Thanks Lamia, I appreciate the response.
I think I’ll remain skeptical that Lenny actually killed his wife via insulin injection. I don’t trust Teddy. And I prefer a metaphorical relationship rather than a “Sammy is Lenny” explanation.
Certainly, “it is a riddle wrapped in a mystery inside an enigma.” (Winston Churchill)
Well I find it hard to believe Leonard, he is one of the most unrelaibale narrators you could have, he cannot even remember what happened five minutes ago and he himself condemns memory as being unreliable.
Meanwhile, why wouldn’t Teddy tell Leonard the truth? He knows Lenny will forget anything he tells him, so he could lie or tell the truth, but why would he make up the story he did? Teddy has little motivation to lie at that point, as far as I can tell.

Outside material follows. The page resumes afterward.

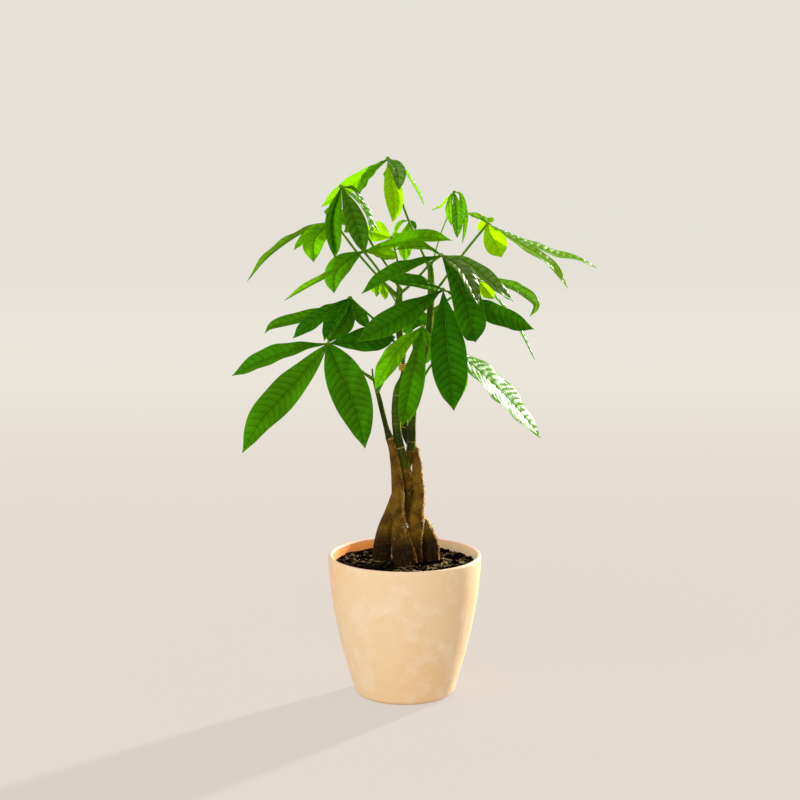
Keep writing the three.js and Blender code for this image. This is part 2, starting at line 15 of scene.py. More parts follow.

I think not wanting Leonard to kill him would be a pretty powerful motivation to come up with some strange story that would confuse Leonard long enough to make him forget what he was planning to do.
Or Teddy could honestly be stating his own theory about the death of Leonard’s wife…without necessarily being correct. After spending time with Leonard and hearing the Sammy Jankis story again and again, he may have come to the conclusion that the story was “really” about Leonard. But how much does Teddy know for sure, and how much is he guessing at?
Hey, guess what? I don’t care if Teddy was telling the truth. I don’t care if Sammy Jenkis was real. I don’t care if Lenny was faking it. Memento was too cool a movie to sit around picking it apart like this, IMHO. Opal said eveything that needs to be said about this movie:
Whoa indeed, Opal.
Memento rules.
Picking it apart is part of the fun, silly!
What I think spoils the fun is the idea that there’s one right answer to all the mysteries of the film, but I guess some people consider that fun too.
Either way, Memento has managed to spawn numerous lengthy discussion threads here, and not every movie can say that.